--- Start Material supplied ---

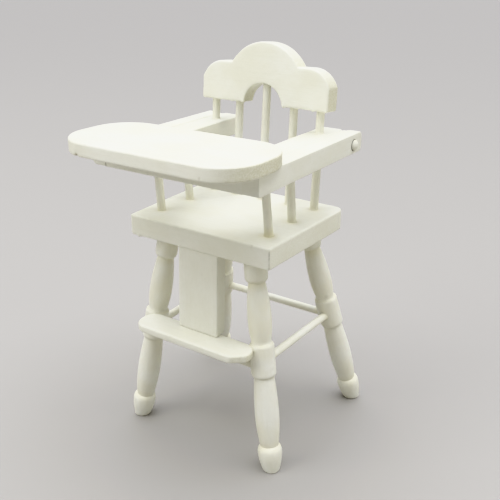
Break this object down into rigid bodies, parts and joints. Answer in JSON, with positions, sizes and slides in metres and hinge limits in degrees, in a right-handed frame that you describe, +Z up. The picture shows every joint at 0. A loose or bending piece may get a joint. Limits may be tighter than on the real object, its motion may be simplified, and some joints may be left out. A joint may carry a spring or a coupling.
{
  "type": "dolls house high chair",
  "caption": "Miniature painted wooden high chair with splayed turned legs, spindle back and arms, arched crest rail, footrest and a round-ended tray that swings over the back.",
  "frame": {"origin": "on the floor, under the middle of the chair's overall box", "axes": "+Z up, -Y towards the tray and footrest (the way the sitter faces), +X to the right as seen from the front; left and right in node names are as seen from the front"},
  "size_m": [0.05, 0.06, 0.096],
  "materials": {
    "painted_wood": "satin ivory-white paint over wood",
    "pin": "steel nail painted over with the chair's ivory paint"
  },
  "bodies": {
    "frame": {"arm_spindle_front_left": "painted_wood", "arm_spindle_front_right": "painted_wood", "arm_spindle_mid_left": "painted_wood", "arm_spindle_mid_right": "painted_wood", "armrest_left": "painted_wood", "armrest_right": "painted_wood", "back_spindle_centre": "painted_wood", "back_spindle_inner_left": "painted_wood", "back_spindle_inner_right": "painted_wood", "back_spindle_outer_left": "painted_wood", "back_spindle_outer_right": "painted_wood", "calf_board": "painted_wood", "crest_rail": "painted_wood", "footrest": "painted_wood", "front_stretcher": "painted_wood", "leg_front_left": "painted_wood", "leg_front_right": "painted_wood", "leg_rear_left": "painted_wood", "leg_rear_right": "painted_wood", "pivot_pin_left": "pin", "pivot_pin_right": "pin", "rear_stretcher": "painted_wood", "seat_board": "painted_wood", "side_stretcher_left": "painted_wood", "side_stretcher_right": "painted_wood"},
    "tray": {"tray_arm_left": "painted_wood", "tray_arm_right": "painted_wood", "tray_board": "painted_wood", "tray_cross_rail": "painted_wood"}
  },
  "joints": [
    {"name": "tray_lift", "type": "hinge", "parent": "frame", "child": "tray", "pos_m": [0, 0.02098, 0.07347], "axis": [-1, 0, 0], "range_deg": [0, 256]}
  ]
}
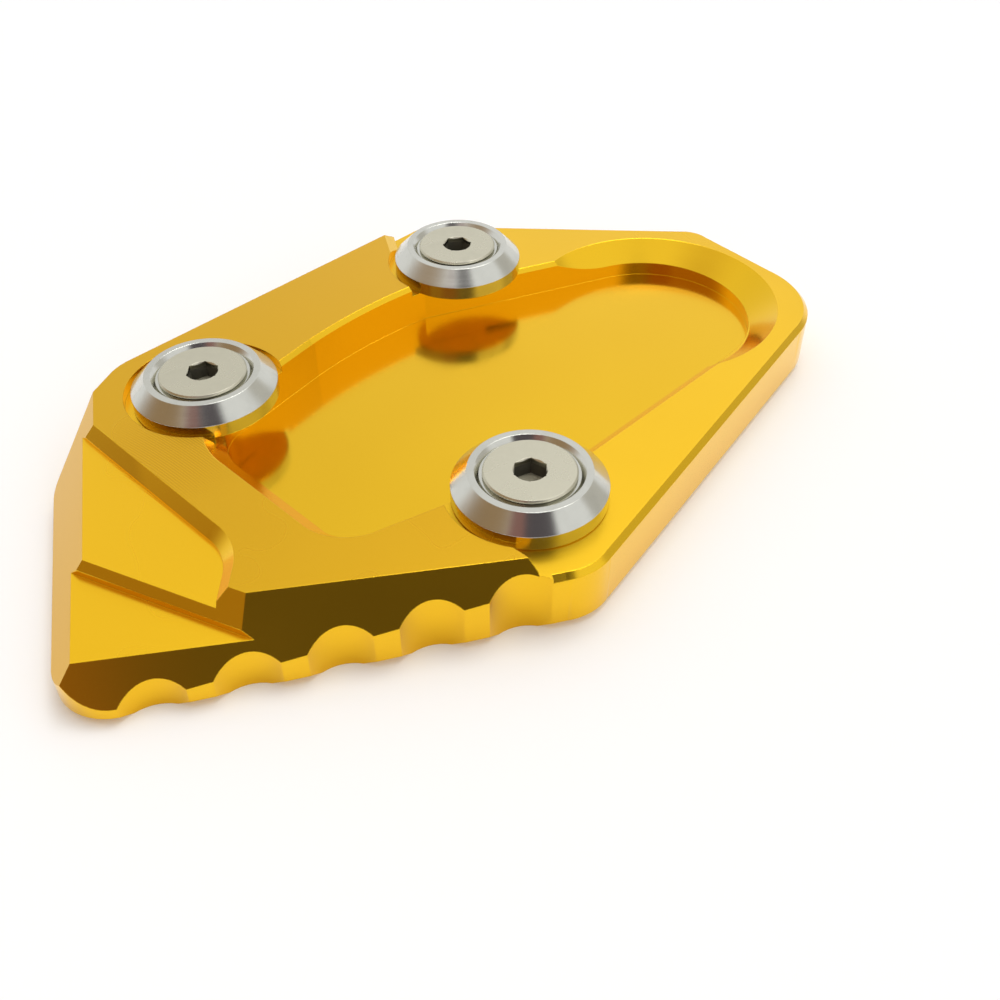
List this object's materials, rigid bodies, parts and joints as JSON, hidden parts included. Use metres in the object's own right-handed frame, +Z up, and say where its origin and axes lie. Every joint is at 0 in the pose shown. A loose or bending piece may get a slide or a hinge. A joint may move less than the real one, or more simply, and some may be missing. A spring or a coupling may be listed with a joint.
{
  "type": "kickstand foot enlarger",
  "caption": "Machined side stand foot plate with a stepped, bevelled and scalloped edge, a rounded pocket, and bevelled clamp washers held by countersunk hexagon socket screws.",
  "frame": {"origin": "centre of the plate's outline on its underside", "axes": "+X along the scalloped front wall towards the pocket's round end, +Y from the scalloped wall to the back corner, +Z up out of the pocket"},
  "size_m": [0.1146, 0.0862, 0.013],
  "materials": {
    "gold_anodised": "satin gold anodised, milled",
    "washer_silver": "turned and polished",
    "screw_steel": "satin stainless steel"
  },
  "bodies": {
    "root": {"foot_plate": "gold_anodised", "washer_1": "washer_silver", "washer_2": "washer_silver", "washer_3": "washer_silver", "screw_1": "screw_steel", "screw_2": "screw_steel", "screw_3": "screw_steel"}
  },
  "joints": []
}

--- End Material supplied ---

Everything from the line with "List this object's" to the end of the listing above needs to be duplicated exactly, both end lines included, with nothing more.

## [Finished exercise]
List this object's materials, rigid bodies, parts and joints as JSON, hidden parts included. Use metres in the object's own right-handed frame, +Z up, and say where its origin and axes lie. Every joint is at 0 in the pose shown. A loose or bending piece may get a slide or a hinge. A joint may move less than the real one, or more simply, and some may be missing. A spring or a coupling may be listed with a joint.
{
  "type": "kickstand foot enlarger",
  "caption": "Machined side stand foot plate with a stepped, bevelled and scalloped edge, a rounded pocket, and bevelled clamp washers held by countersunk hexagon socket screws.",
  "frame": {"origin": "centre of the plate's outline on its underside", "axes": "+X along the scalloped front wall towards the pocket's round end, +Y from the scalloped wall to the back corner, +Z up out of the pocket"},
  "size_m": [0.1146, 0.0862, 0.013],
  "materials": {
    "gold_anodised": "satin gold anodised, milled",
    "washer_silver": "turned and polished",
    "screw_steel": "satin stainless steel"
  },
  "bodies": {
    "root": {"foot_plate": "gold_anodised", "washer_1": "washer_silver", "washer_2": "washer_silver", "washer_3": "washer_silver", "screw_1": "screw_steel", "screw_2": "screw_steel", "screw_3": "screw_steel"}
  },
  "joints": []
}